Besteht also auch im Ludwigsburger Naturkindergarten Im Osterholz vom 1. März an eine höhere Verlässlichkeit, wenn die Einrichtung offiziell um eine zweite Gruppe erweitert wird? „Diese Frage kann nicht pauschal beantwortet werden“, findet Meike Wätjen, Pressesprecherin der Stadt. „Im ersten Moment mag es nach einer einfachen Lösung klingen, wenn im Krankheitsfall jemand aus der zweiten Gruppe aushelfen kann. Dennoch muss dabei berücksichtigt werden, dass nicht nur mehr Fachkräfte vorhanden, sondern natürlich auch doppelt so viele Kinder zu beaufsichtigen sind. Ein Stück weit relativiert sich das Verhältnis dadurch“, erläutert sie. „Grundsätzlich sind eingruppige Einrichtungen insgesamt gesehen etwas personalintensiver als mehrgruppige Kitas, weil während der gesamten Betreuungszeit durchgehend zwei Fachkräfte anwesend sein müssen“, fügt Wätjen hinzu.

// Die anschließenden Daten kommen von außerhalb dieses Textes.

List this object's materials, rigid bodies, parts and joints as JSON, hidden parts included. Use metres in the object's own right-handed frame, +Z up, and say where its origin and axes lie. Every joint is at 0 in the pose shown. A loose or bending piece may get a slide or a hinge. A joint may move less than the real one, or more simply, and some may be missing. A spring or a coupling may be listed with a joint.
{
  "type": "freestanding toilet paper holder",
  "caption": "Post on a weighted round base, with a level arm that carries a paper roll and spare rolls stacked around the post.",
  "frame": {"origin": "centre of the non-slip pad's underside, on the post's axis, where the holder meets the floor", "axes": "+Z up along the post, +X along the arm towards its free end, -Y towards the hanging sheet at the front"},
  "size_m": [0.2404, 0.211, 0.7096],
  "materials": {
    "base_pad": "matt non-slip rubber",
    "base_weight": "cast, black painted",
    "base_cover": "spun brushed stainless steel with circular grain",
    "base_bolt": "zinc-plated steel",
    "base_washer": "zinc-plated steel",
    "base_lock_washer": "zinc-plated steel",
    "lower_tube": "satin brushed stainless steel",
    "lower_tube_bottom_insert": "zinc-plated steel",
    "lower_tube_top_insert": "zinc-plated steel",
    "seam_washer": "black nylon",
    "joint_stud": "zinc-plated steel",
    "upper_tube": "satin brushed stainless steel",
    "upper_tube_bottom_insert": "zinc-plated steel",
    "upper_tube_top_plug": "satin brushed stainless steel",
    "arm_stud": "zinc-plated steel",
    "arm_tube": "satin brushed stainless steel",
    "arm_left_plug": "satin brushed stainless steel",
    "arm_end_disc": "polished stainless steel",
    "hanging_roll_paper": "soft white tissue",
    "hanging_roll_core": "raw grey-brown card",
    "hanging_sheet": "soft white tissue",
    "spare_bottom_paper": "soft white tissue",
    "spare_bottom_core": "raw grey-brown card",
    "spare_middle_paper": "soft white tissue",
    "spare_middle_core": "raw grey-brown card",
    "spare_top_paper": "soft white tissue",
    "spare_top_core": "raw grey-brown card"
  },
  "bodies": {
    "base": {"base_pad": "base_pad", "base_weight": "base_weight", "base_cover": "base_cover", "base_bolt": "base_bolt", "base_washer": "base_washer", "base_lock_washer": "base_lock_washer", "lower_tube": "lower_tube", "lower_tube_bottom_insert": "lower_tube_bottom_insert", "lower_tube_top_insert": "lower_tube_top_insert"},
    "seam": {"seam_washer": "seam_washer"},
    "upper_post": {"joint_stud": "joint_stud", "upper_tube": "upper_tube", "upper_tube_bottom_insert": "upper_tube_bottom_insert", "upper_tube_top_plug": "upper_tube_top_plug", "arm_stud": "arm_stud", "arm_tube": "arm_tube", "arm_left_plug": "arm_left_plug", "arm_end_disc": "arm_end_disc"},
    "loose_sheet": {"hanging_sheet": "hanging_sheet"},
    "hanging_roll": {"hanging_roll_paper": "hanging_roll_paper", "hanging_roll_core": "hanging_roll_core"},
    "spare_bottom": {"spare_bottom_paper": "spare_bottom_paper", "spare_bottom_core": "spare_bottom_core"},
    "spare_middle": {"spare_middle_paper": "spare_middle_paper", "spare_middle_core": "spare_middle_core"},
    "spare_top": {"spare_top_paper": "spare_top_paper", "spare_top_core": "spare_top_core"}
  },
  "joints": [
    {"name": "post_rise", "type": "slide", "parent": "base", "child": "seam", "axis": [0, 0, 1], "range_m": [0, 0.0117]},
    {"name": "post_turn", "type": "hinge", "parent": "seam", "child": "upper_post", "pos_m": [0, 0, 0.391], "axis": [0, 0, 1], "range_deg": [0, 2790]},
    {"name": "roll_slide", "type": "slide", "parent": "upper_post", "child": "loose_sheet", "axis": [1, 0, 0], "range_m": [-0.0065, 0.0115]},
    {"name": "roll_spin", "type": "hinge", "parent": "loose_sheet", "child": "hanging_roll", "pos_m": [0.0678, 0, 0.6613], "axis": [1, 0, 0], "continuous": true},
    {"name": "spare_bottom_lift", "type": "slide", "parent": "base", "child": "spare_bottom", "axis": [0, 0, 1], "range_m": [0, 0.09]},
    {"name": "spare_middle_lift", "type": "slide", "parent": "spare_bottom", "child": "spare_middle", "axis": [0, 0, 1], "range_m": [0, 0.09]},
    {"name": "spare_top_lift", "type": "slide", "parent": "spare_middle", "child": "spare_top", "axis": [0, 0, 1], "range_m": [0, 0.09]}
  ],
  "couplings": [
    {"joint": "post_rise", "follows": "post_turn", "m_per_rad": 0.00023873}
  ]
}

So oder so scheint die Welt nicht zusammenzubrechen, wenn in den Ludwigsburger Kitas und damit auch im Naturkindergarten Erzieherinnen das Bett hüten müssen. „Wir haben ein Vertretungskonzept etabliert, bei dem nahe gelegene Kitas mit ähnlichen Betreuungszeiten Vertretungsverbünde sind. Bei Personalengpässen hilft man sich gegenseitig aus“, erläutert Wätjen. Falls eine Unterstützung über diese Schiene nicht möglich sei, kämen Springer zum Einsatz.

Naturnaher Ansatz

Standorte
Wie es mit dem Thema Waldkindergarten in Marbach weitergeht, steht noch nicht fest. Die Verwaltung begrüßt grundsätzlich den Ansatz, hätte auch zwei Standorte in der Hinterhand, will den Fokus aber zunächst auf die Erweiterung des Kindergartens Wiesenzauber in Rielingshausen richten. Die SPD indes plädiert dafür, beides parallel zu forcieren. Über einen entsprechenden Antrag muss noch entschieden werden.

Außenstelle
Der Wiesenzauber selbst ist allerdings auch schon eine Art Naturkindergarten light. Die Erzieherinnen orientieren sich in ihrer Arbeit an der Natur- und Waldpädagogik, verbringen mit den Kids viel Zeit im Freien. Geplant ist zudem, eine Art Außenstelle mit einem Bauwagen einzurichten, in dem zum Beispiel Material verstaut werden könnte.